Because of the new warfare mobility – Ang Chan took Oudong supported by allied military units,[6]   Vietnam proved instrumental in reinstating the legitimate monarch   over Cambodian territories and its people.

Thus, Ang Chan regained the throne, and Gia Long became the preferential political patron and privileged relationship (i.e. autorithy) to Cambodia as well.  It is ascertained that Cambodia , hoping to keep peaceful terms within its boundaries, had to keep an economic compromise (sending tribute) with both Siam and Vietnam .

The Khmer Kingdom proved weak; it alternated as a vassal to both the Thai (Siamese) and Vietnamese kings.  Although the ascendancy gained over Cambodia was assured, there were short-lived periods of semi-independence between this protectorate and Vietnam (i.e. the military authority of Saigon).

Chronological references

1775 - August 1779: Ang Non II (b. 1739-d. 1779)

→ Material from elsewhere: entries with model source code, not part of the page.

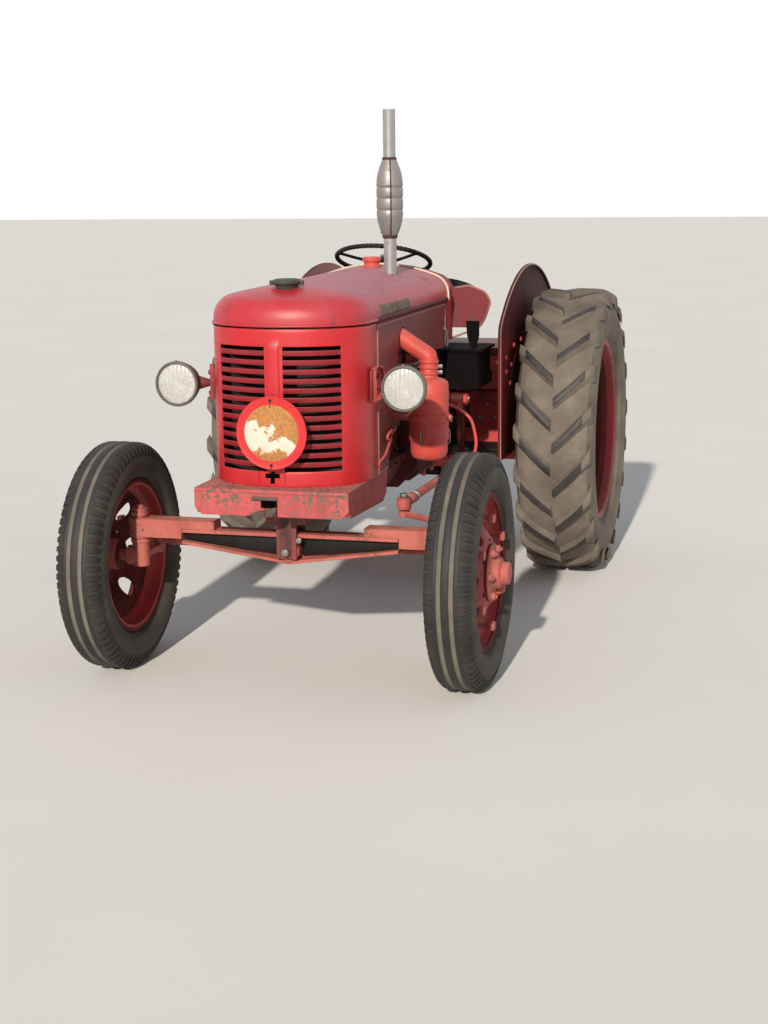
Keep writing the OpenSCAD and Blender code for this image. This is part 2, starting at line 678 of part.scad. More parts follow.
module controls() color(iron) place() {
    // Two levers on the gearbox and a pedal on each side
    lever_y = housing_y - 138;
    for (x = [0, 80]) rod_z(gearbox_top, gearbox_top + 24, x, lever_y, 44);
    lever([0, lever_y, gearbox_top + 12], [-20, lever_y + 80, 1124], 16, 40);
    lever([80, lever_y, gearbox_top + 12], [130, lever_y + 90, 1044], 14, 34);
    both_sides() translate([0, housing_y - 118, 0]) {
        rod_x(gearbox_hw, 300, 0, 640, 26);
        slab_yz(262, 12) polygon([[-10, 640], [10, 640], [-38, 790], [-76, 826], [-86, 816], [-54, 782]]);
        block(236, 306, -94, -62, 818, 830);
    }
}

// Front axle

beam_top = front_r + 103.5;
outer_top = beam_top + 28;
boss_z = outer_top - 68;
beam_dip = beam_top - 102;

module front_axle() color(worn_paint) place() {
    // Centre beam: straight top flange, web and a lower flange that dips to the middle
    difference() {
        union() {
            block(-372, 372, -axle_half, axle_half, beam_top - 12, beam_top);
            slab_xz(8, 14) polygon([
                [-372, beam_top - 2], [-372, beam_top - 50], [0, beam_dip + 4], [372, beam_top - 50],
                [372, beam_top - 2]]);
            slab_xz(-axle_half, 2 * axle_half) polygon([
                [-372, beam_top - 50], [0, beam_dip], [372, beam_top - 50],
                [372, beam_top - 40], [0, beam_dip + 10], [-372, beam_top - 40]]);
            rod_y(-axle_half - 5, axle_half + 5, 0, pivot_z, 76);
        }
        rod_y(-axle_half - 6, axle_half + 6, 0, pivot_z, 30 + 2 * run_gap);
    }
    rod_y(-62, axle_half + 26, 0, pivot_z, 30);
    // Outer beams lie on the centre beam and carry the kingpin bosses
    both_sides() difference() {
        union() {
            block(258, kingpin_x + 6, -axle_half + 2, axle_half - 2, boss_z + 6, outer_top);
            rod_z(boss_z, outer_top, kingpin_x, 0, 2 * axle_half);
        }
        block(256, 374, -axle_half - 1, axle_half + 1, boss_z - 6, beam_top + seat_gap);
        rod_z(boss_z - 6, outer_top + 6, kingpin_x, 0, kingpin_d + 2 * run_gap);
    }
}

// Knuckle: kingpin, stub axle, rear arm for the track rod
knuckle_top = boss_z - thrust_gap;
rod_z0 = front_r + 21.5;
pin_d = 16;

module knuckle() {
    rod_z(front_r - 20, outer_top + 22, kingpin_x, 0, kingpin_d);
    rod_z(front_r - 34, knuckle_top, kingpin_x, 0, 58);
    rod_x(kingpin_x, kingpin_x + 44, 0, front_r, 66);
    rod_x(kingpin_x + 40, 724, 0, front_r, stub_d);
    // Cap and clamp over the boss
    rod_z(outer_top + thrust_gap, outer_top + 31, kingpin_x, 0, 50);
    // Track rod arm
    block(kingpin_x - 13, kingpin_x + 13, 20, rod_arm, rod_z0 - 34, rod_z0 - 14);
    rod_z(rod_z0 - 34, rod_z0 - 14, kingpin_x, rod_arm, 36);
    rod_z(rod_z0 - 15, rod_z0 + 16, kingpin_x, rod_arm, pin_d);
}

ball = [kingpin_x - ball_in, ball_back];

module knuckle_left() color(worn_paint) place() {
    knuckle();
    // Steering arm to the drag link
    arm_z = link_z - 36;
    bar([kingpin_x - 10, 8, outer_top + 19], [ball[0], ball[1], arm_z], 20);
    rod_z(arm_z - 10, arm_z + 10, ball[0], ball[1], 38);
    rod_z(arm_z, link_z + 20, ball[0], ball[1], pin_d);
}
module knuckle_right() color(worn_paint) place() mirror([1, 0, 0]) knuckle();

link_rear_x = ball[0];
link_rear_z = 552;

module drag_link() color(worn_paint) place() {
    difference() {
        union() {
            rod_z(link_z - 20, link_z + 18, ball[0], ball[1], 46);
            bar([ball[0], ball[1] + 12, link_z], [link_rear_x, drop_y - 6, link_rear_z], link_d);
        }
        rod_z(link_z - 30, link_z + 30, ball[0], ball[1], pin_d + 2 * run_gap);
    }
    rod_x(link_rear_x - 22, link_rear_x + 22, drop_y, link_rear_z, 46);
}

arm_x = link_rear_x - 22 - thrust_gap;

module drop_arm() color(cast_paint) place() {
    rod_x(200, arm_x - 12, drop_y, drop_z, 36);
    rod_x(264, arm_x - 12, drop_y, drop_z, 62);
    slab_yz(arm_x - 34, 20) polygon([
        [drop_y - 26, drop_z], [drop_y + 26, drop_z], [drop_y + 15, link_rear_z],
        [drop_y - 15, link_rear_z]]);
    rod_x(arm_x - 34, arm_x, drop_y, link_rear_z, 34);
}

module track_rod() color(worn_paint) place() {
    difference() {
        union() {
            both_sides() rod_z(rod_z0 - 13.5, rod_z0 + 13, kingpin_x, rod_arm, 36);
            rod_x(-kingpin_x + 12, kingpin_x - 12, rod_arm, rod_z0, 24);
        }
        both_sides() rod_z(rod_z0 - 20, rod_z0 + 20, kingpin_x, rod_arm, pin_d + 2 * run_gap);
    }
}

module steering_wheel() color(iron) place() along_column(0) {
    rotate_extrude() translate([wheel_d / 2 - 9.5, 0]) circle(d = 19);
    for (k = [0:2]) rotate([0, 0, 90 + 120 * k]) translate([0, 0, -6])
        rotate([0, 90, 0]) cylinder(d = 13, h = wheel_d / 2 - 12);
    translate([0, 0, -28]) cylinder(d = 56, h = 40);
    translate([0, 0, -300]) cylinder(d = 22, h = 280);
}

// Wheels

front_x = front_track / 2;
rear_x = rear_track / 2;

// Rim: a drop-centre channel turned about X
module turned(x, y, z) translate([x, y, z]) rotate([0, 90, 0]) rotate_extrude() children();

module rim_profile(rim_d, w) {
    r = rim_d / 2;
    polygon([
        [r + 16, -w / 2], [r + 18, -w / 2 + 6], [r + 2, -w / 2 + 9], [r, -w / 2 + 38],
        [r - 22, -w / 2 + 56], [r - 22, w / 2 - 56], [r, w / 2 - 38], [r + 2, w / 2 - 9],
        [r + 18, w / 2 - 6], [r + 16, w / 2], [r - 4, w / 2 - 3], [r - 6, w / 2 - 36],
        [r - 28, w / 2 - 54], [r - 28, -w / 2 + 54], [r - 6, -w / 2 + 36], [r - 4, -w / 2 + 3]]);
}

front_rim_w = 118;
rear_rim_w = 250;

module front_wheel() {
    turned(front_x, 0, front_r) rim_profile(front_rim_d, front_rim_w);
    // Pressed disc, dished outboard, with round windows
    difference() {
        turned(front_x, 0, front_r) polygon([
            [front_rim_d / 2 - 26, -2], [front_rim_d / 2 - 26, 8], [170, 14], [130, 44],
            [60, 52], [60, 44], [124, 36], [162, 6], [176, -2]]);
        for (k = [0:5]) translate([front_x, 0, front_r]) rotate([30 + 60 * k, 0, 0])
            translate([0, 0, 152]) rotate([0, 90, 0]) cylinder(d = 62, h = 120, center = true);
    }
    // Hub and cap on the stub axle
    difference() {
        union() {
            rod_x(front_x + 4, front_x + 104, 0, front_r, 104);
            rod_x(front_x + 40, front_x + 56, 0, front_r, 150);
            rod_x(front_x + 103, front_x + 134, 0, front_r, 74);
        }
        rod_x(front_x, front_x + 124, 0, front_r, stub_d + 2 * run_gap);
    }
}

module front_tyre_profile() {
    r = front_r;
    w = front_tyre_w / 2;
    b = front_rim_d / 2;
    // Radii of the widest point, the shoulder and the cavity, as shares of the section height
    h = r - b;
    wide = b + 0.425 * h;
    side = b + 0.60 * h;
    shoulder = b + 0.845 * h;
    low = b + 0.285 * h;
    high = b + 0.715 * h;
    roof = b + 0.86 * h;
    polygon([
        [b + 2.2, -47], [b + 19, -50], [b + 20, -60], [wide, -w], [side, -w + 4], [shoulder, -w + 18],
        [r - 6, -w + 34], [r - 2, -38], [r, -24], [r, -20], [r - 9, -18], [r - 9, -12],
        [r, -10], [r, 10], [r - 9, 12], [r - 9, 18], [r, 20], [r, 24], [r - 2, 38],
        [r - 6, w - 34], [shoulder, w - 18], [side, w - 4], [wide, w], [b + 20, 60],
        [b + 19, 50], [b + 2.2, 47], [b + 14, 40], [low, 62], [high, 58], [roof, 30], [roof, -30],
        [high, -58], [low, -62], [b + 14, -40]]);
}

module front_tyre() turned(front_x, 0, front_r) front_tyre_profile();

module rear_wheel() {
    turned(rear_x, wheelbase, rear_r) rim_profile(rear_rim_d, rear_rim_w);
    turned(rear_x, wheelbase, rear_r) polygon([
        [rear_rim_d / 2 - 26, -60], [rear_rim_d / 2 - 26, -50], [300, -52], [250, -88],
        [120, -104], [120, -112], [254, -98], [306, -62]]);
    // Hub on the axle shaft
    rod_x(330, 560, wheelbase, rear_r, shaft_d);
    rod_x(508, 534, wheelbase, rear_r, 260);
    rod_x(490, 580, wheelbase, rear_r, 130);
}

module rear_carcass() rotate([0, 90, 0]) rotate_extrude($fn = 2 * lugs) {
    r = rear_r - lug_h;
    w = rear_tyre_w / 2;
    b = rear_rim_d / 2;
    polygon([
        [b + 3.6, -112], [b + 21, -116], [b + 74, -w], [r - 50, -w + 4], [r - 12, -w + 34], [r, 0],
        [r - 12, w - 34], [r - 50, w - 4], [b + 74, w], [b + 21, 116], [b + 3.6, 112]]);
}

// One lug from the middle of the tread out to the shoulder, swept back by lug_sweep.
// Columns: distance from the centre plane, share of the sweep, drop of the top, width
lug_sweep = 15;
module lug() hull() {
    stations = [[10, 0, 0, lug_w - 4], [rear_tyre_w / 2 - 14, 1, 30, lug_w + 6]];
    for (s = stations) rotate([-lug_sweep * s[1], 0, 0])
        translate([s[0] - 5, -s[3] / 2, rear_r - s[2] - lug_h - 8]) cube([10, s[3], lug_h + 8]);
}

module rear_tyre() translate([rear_x, wheelbase, rear_r]) {
    rear_carcass();
    for (k = [0:lugs - 1]) {
        rotate([360 / lugs * k, 0, 0]) lug();
        rotate([360 / lugs * (k + 0.5), 0, 0]) mirror([1, 0, 0]) lug();
    }
}

module front_wheel_left() color(paint) place() front_wheel();
module front_wheel_right() color(paint) place() mirror([1, 0, 0]) front_wheel();
module front_tyre_left() color(rubber) place() front_tyre();
module front_tyre_right() color(rubber) place() mirror([1, 0, 0]) front_tyre();
module rear_wheel_left() color(paint) place() rear_wheel();
module rear_wheel_right() color(paint) place() mirror([1, 0, 0]) rear_wheel();
module rear_tyre_left() color(dusty_rubber) place() rear_tyre();
module rear_tyre_right() color(dusty_rubber) place() mirror([1, 0, 0]) rear_tyre();

front_bolster();
nose_cowl();
radiator();
speed_disc();
bonnet();
side_panel_left();
side_panel_right();
engine();
dynamo();
air_cleaner();
exhaust_stack();
filler_caps();
transmission();
rear_axle();
scuttle();
dash_panel();
battery_box();
steering_box();
seat();
seat_support();
toolbox();
footplate_left();
footplate_right();
fender_left();
fender_right();
headlamp_left();
headlamp_right();
drawbar();
pto_shaft();
controls();
front_axle();
steering_wheel();
knuckle_left();
knuckle_right();
drag_link();
drop_arm();
track_rod();
front_wheel_left();
front_wheel_right();
front_tyre_left();
front_tyre_right();
rear_wheel_left();
rear_wheel_right();
rear_tyre_left();
rear_tyre_right();
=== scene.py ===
"""Vintage tractor: sheet metal, rubber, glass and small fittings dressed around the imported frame.

Metres, in the frame's own axes: the front faces -Y, +X is the tractor's left, Z is up.
Stations are measured back from the front axle line, as in the part's source.
"""

from __future__ import annotations

import json
import logging
from dataclasses import dataclass
from enum import Enum
from math import asin, atan2, cos, hypot, pi, radians, sin, sqrt, tau
from typing import Callable, Iterable, Iterator, Sequence

import bmesh
import bpy
from mathutils import Matrix, Vector
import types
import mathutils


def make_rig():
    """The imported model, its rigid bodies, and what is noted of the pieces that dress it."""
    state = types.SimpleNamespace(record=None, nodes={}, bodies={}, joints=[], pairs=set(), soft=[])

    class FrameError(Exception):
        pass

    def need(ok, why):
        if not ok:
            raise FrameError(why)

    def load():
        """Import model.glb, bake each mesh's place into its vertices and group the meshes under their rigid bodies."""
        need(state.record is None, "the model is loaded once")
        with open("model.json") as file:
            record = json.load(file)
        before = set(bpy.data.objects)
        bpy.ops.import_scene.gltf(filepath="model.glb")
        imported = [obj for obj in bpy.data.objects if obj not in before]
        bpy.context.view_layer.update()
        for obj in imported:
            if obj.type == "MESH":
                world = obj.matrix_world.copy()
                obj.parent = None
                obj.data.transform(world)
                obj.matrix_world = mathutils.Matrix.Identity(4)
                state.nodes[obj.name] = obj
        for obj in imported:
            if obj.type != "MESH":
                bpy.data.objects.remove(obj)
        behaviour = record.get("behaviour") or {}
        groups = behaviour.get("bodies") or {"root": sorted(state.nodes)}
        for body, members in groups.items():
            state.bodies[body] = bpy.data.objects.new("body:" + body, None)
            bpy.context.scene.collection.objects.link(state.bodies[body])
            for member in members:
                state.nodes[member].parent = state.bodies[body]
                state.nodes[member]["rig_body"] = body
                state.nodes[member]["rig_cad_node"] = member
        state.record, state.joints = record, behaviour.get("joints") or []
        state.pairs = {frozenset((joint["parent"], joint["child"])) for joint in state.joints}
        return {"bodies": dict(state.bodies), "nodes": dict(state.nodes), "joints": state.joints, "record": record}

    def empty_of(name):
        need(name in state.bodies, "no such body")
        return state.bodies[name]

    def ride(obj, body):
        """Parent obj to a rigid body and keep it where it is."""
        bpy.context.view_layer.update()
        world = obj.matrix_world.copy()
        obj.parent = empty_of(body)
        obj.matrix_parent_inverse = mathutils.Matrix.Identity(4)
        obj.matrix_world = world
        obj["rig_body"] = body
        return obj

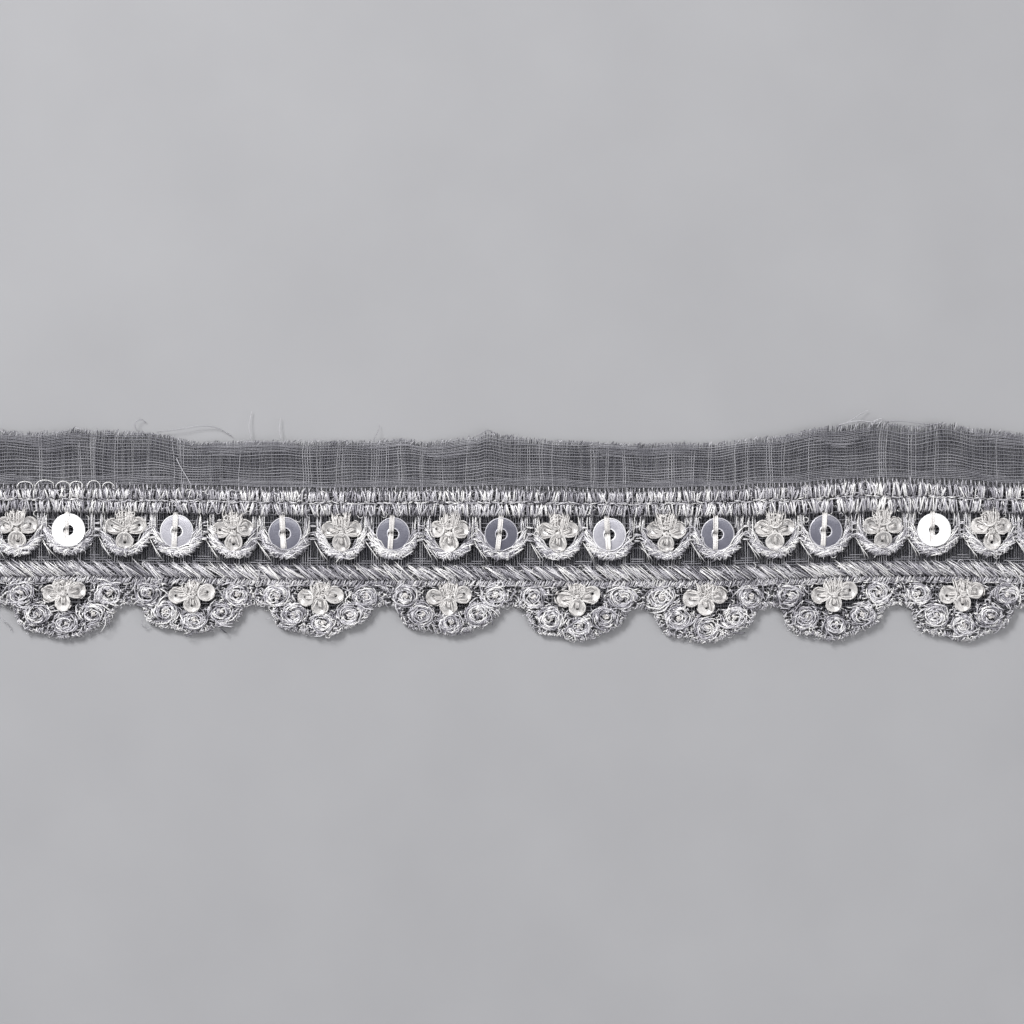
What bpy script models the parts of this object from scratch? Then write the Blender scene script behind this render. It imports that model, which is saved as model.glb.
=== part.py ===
"""Sequin trim: a cut length of embroidered net edging, lying flat, net edge towards +Y.

The base is one piece, net and embroidery together, with the embroidery raised on its upper
face. Loose sequins lie in every second cup, and small-sequin flowers in the cups between
them and in the scallops. Metres, +Z up; the origin is under the middle, on the surface.
"""

import math

import bmesh
import bpy
from mathutils import Vector
from mathutils.geometry import delaunay_2d_cdt

MM = 0.001

# Driving sizes, in millimetres: the 5 mm sequin sets the scale of all the others
LENGTH = 192.4
SEQUIN_DIAMETER = 5.0
SEQUIN_HOLE = 1.4
SEQUIN_THICKNESS = 0.3
PETAL_DIAMETER = 2.8
PETAL_THICKNESS = 0.35
SHEET_THICKNESS = 1.0
GAP = 0.3

# Across the trim, measured up from the line through the cup centres
NEEDLE_LINE = 6.6
HEADING_MIDDLE = 5.0
HEADING_FOOT = 2.9
CHEVRON_TOP = -4.75
CHEVRON_FOLD = -7.1
CHEVRON_FOOT = -8.1
NOTCH_TOP = -11.1

# Cups
CUP_PITCH = 8.19
CUP_COUNT = 23
CUP_ROW_SHIFT = -0.45
CUP_INNER = 2.75
CUP_OUTER = 4.05
CUP_SIDE = 1.5
SEQUIN_SHIFT = -0.4
CUP_HEIGHT = 0.65

# Scallops and their eyelet rings
SCALLOP_PITCH = 19.43
SCALLOP_COUNT = 10
FIRST_SCALLOP = -86.5
RING_RADIUS = 1.9
RING_CREST = 1.2
RING_HEIGHT = 0.75
FILL_HEIGHT = 0.35
FLOWER_LINE = -9.6
WINDOW_HALF_WIDTH = 3.9
WINDOW_HALF_HEIGHT = 2.4

# Heights of the stitched bands above the net
HEADING_HEIGHT = 0.6
HEADING_GROOVE = 0.35
CHEVRON_HEIGHT = 0.6
CHEVRON_GROOVE = 0.35
CHEVRON_BUNDLE = 1.9
CHEVRON_SLANT = 2.2
BUNDLE_HEIGHT = 0.12
EDGE_HEIGHT = 0.15

# How closely the upper face follows its features
POINT_SPACING = 3.0
EDGE_SPACING = 2.4
LEAST_SPACING = 0.4
END_MARGIN = 1.0
SHOULDER = 0.3
SEQUIN_SIDES = 20
WELD = 1e-6

# How the whole trim wanders as it lies: along, rise of the cup line, rise of the needle line
WANDER = (
    (-96.2, 0.25, 0.20),
    (-66.0, 0.30, 0.10),
    (-50.1, 0.10, 0.00),
    (-33.4, -0.25, -0.20),
    (-17.2, -0.30, -0.20),
    (15.5, -0.40, -0.20),
    (31.4, -0.35, -0.10),
    (41.0, -0.10, 0.30),
    (54.5, 0.30, 1.05),
    (65.0, 0.33, 0.80),
    (78.3, 0.10, 0.25),
    (96.2, 0.00, 0.10),
)

# The raw cut edge of the net: along, height across, lift off the surface
RAW_EDGE = (
    (-96.2, 15.0, 0.10),
    (-76.8, 15.3, 0.45),
    (-71.8, 14.9, 0.50),
    (-65.1, 15.4, 0.30),
    (-54.5, 15.0, 0.05),
    (-45.9, 13.5, 0.20),
    (-38.0, 13.7, 0.50),
    (-20.8, 13.7, 0.15),
    (-15.8, 14.0, 0.05),
    (-12.1, 13.5, 0.10),
    (-4.7, 14.3, 0.45),
    (-2.9, 15.0, 0.55),
    (0.8, 14.4, 0.50),
    (8.2, 13.7, 0.25),
    (20.0, 13.3, 0.05),
    (30.5, 13.4, 0.25),
    (39.5, 14.3, 0.55),
    (49.4, 15.9, 0.30),
    (56.8, 16.6, 0.10),
    (61.8, 15.9, 0.25),
    (65.8, 16.4, 0.50),
    (71.7, 15.5, 0.55),
    (78.3, 14.8, 0.20),
    (96.2, 14.4, 0.05),
)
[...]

1779 - 5 May 1796: Ang Eng (b. 1773-d. 1796)

1796 - 1806: Interregnum: Vietnamese and Siamese do not allow king Ang Chan II to be crowned; Pok-Regent

1806 - 1811: Ang Chan II (first time)

1811 - 1812: Ang Em (b. 1794- d. 1844)

1812 - 13 May 1813: Ang Snguon (b. 1794-d. 1822)

13 May 1813-1835: Ang Chan II (second time).

Conclusion

The present essay illustrates how the matrix of constituted political power and its exercize are often conditioned by elements of a non-political character.  The Cambodia case and its historical cognizance are necessary for better comprehension on the political characters in the early XIXth Century.   This research paper equally shows how the legittimate political authority (regency) was forced by upcoming conflicts originated by the expansionist logic and by the offensive moves of the stronger military powers in the Southeast Asian.

Local intrigue and foreign interferences at the court of Ang Chan II and in the heart of the Cambodia territories was also present.   Unable to confront with its mighty neighbours, Cambodia could neither rely on a well-formed, prepared military establishment nor on the structural support of organized popular forces.

Her only survival capabilities were through political mediation and subordination to foreign powers. How Cambodia turned into a military protectorate is not a matter of discussion in this essay.

The court had to consider a new way of political transition –  surrendering part of its sovereignty to its powerful neighbors: Vietnam and Siam Cambodia took advantage in the military protection, and the silent arrangements turned effectual to retain its sovereignty.

However, Cambodia was able to maintain a degree of independence and its country’s inhabitants were not required to become nationals of the foreign States.

Another major insufficiency lay instead in the fact that Cambodia had no access to diplomatic channels, and because of its poor position had no profitable resources to mitigate the attempts at increased control.

All of this greatly resembles the logic of ancient feudal powers of the Middle Ages.

Thanks

The author would like to express his thanks to Mrs. M. Whitehead.

Notes:

[1] He died of dysentery while staying aboard the Phreah Tineang neavea (the ship was anchored at the island of Po-phreah-bat); it was the 7th January 1835.  Four sons and two daughters of Brhat Ong Chau rank by his principal consort (Thongyu) survived to him.  To this progeny were added further twelve sons and ten daughters.

[2] It was only in 1813 that he succeeded moving the capital to Phnom Penh, which would be thereafter known as the capital.

[3] He married three further wives; the second named Anak Munang Krachap; she was the elder sister of Pe. The third, was Anak Munang Yos. The fourth: Anak Munang Pen, Krachap’s younger sister.

[4] He was also the Governor of Battambang.

[5] Nguyen Anh; enthroned in the year 1802 as emperor of Annam ( Vietnam ).

[6] However, the Northern provinces were ceded to the Kingdom of Siam for compensation.